Ainsi, l’auteur et son personnage sont tous deux nés en 1942 à Exeter (New Hampshire), et dans leurs vieux jours, ils se sont installés à Toronto ; ils n’ont connu que tardivement l’identité de leur père ; dans le roman comme dans la vie de l’auteur, il est couramment question de pratique de la lutte et du ski. Mais Irving se défend de toute intention autobiographique, arguant qu’il a choisi d’écrire sur des sujets et des lieux qu’il connaît, plutôt que de gaspiller son temps à se documenter. Soit !
Irving a toujours défendu la liberté du corps, la liberté sexuelle, toutes les libertés sexuelles. « On peut s’aimer de bien des façons », écrit-il. Avec les années, il ajoute la liberté de choisir son genre.
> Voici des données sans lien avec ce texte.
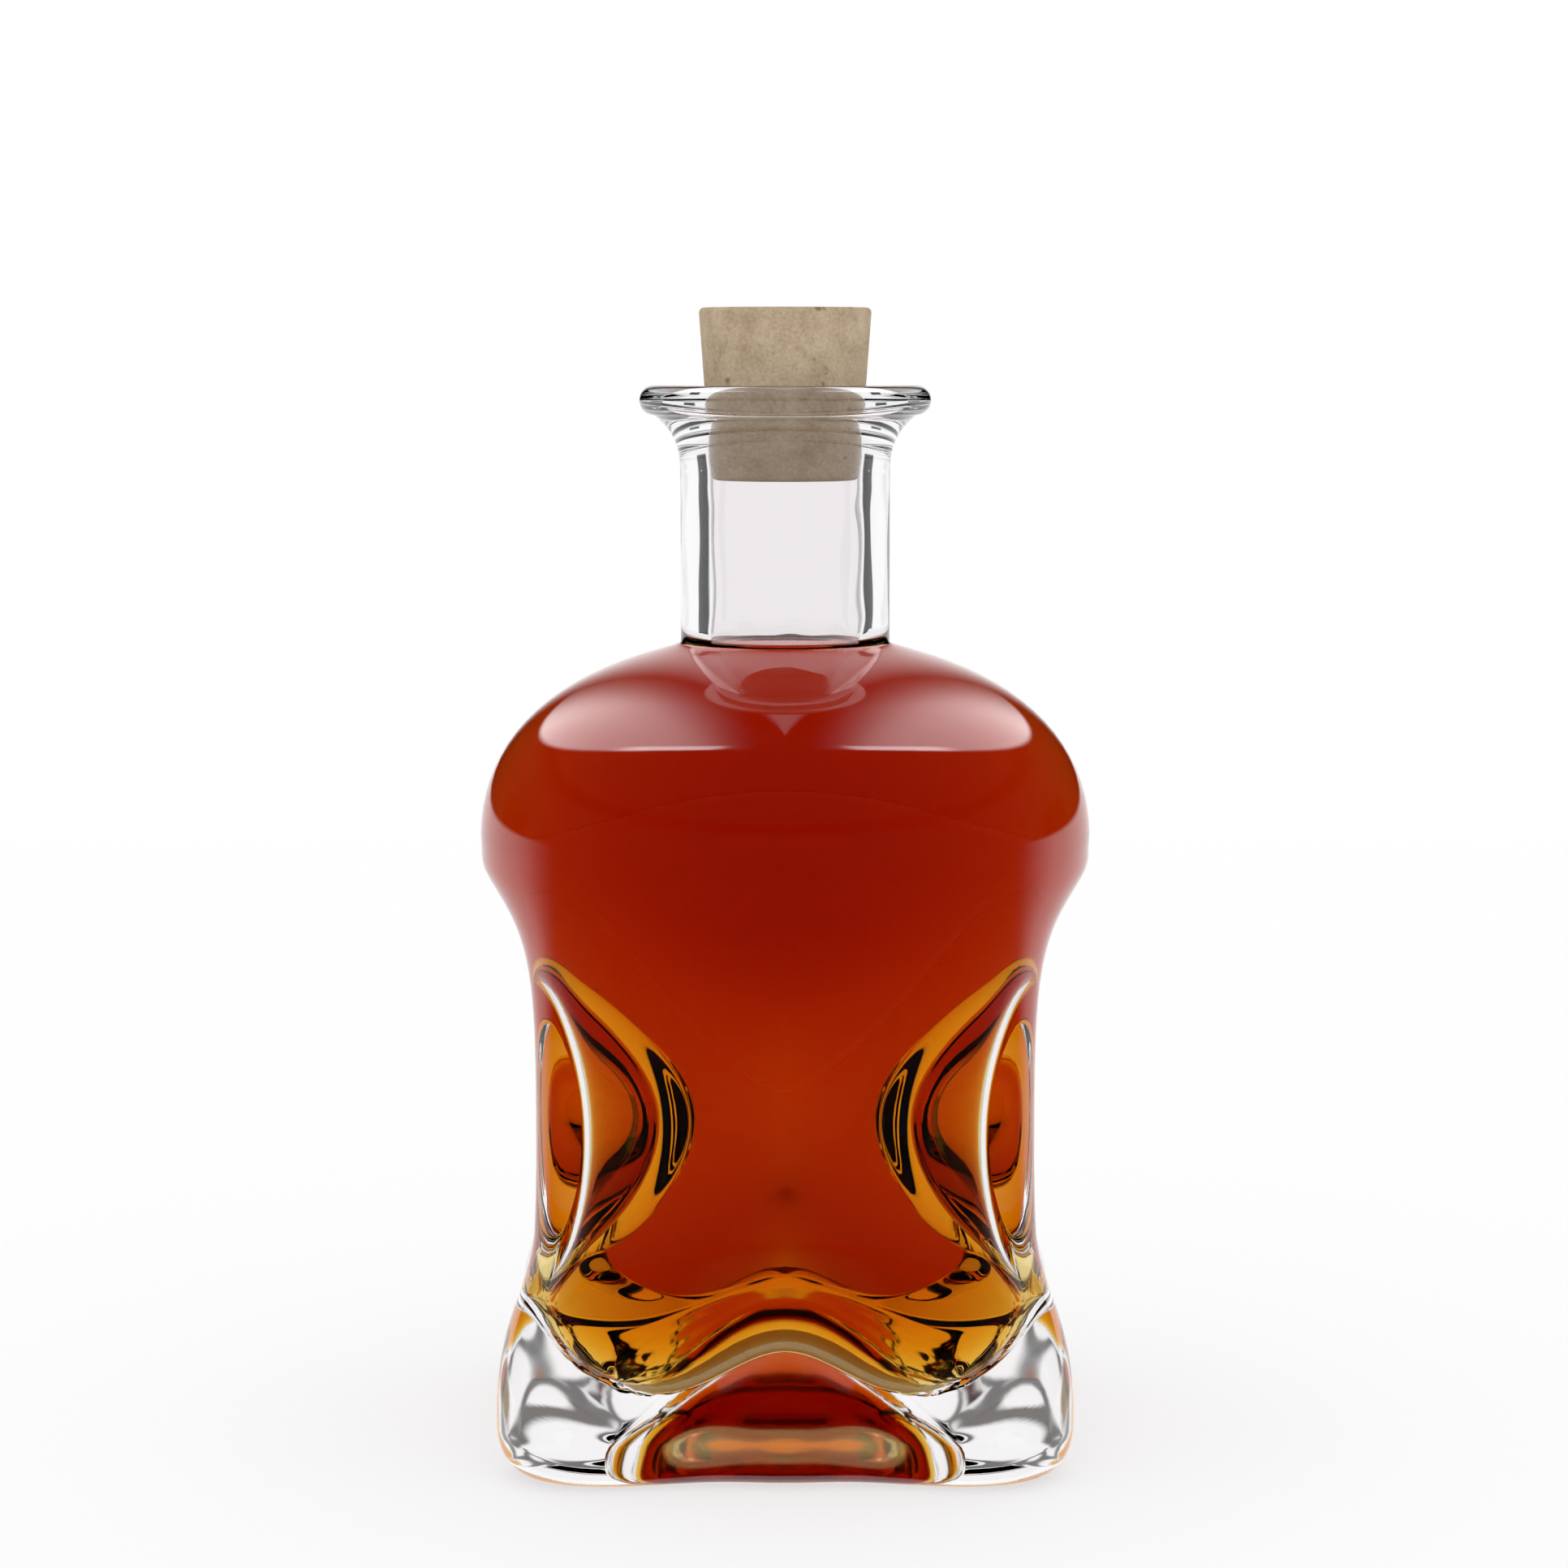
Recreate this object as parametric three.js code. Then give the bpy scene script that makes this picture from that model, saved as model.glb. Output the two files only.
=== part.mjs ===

Le livre parait au moment où les opinions sur ces thèmes se radicalisent aux Etats-Unis. Cela ne le gêne aucunement de s’afficher en provocateur. Il assume ses choix politiques et éthiques. Le déroulé de la vie d’Adam dans les dernières décennies du XXe siècle, lui permet notamment de s’en prendre aux positions de la droite américaine pendant la guerre du Vietnam et lors de l’apparition du sida.
Reste l’humour de l’écrivain, son talent pour imaginer des situations burlesques et pour trouver les expressions justes, parfois très crues, qui les font vivre de façon réaliste. Les fantômes de l’hôtel Jerome est une sorte de longue — trop longue — fresque ne souffrant d’aucune incohérence, où j’ai fini par m’attacher aux personnages (et à leurs fantômes), sans pour autant m’enthousiasmer.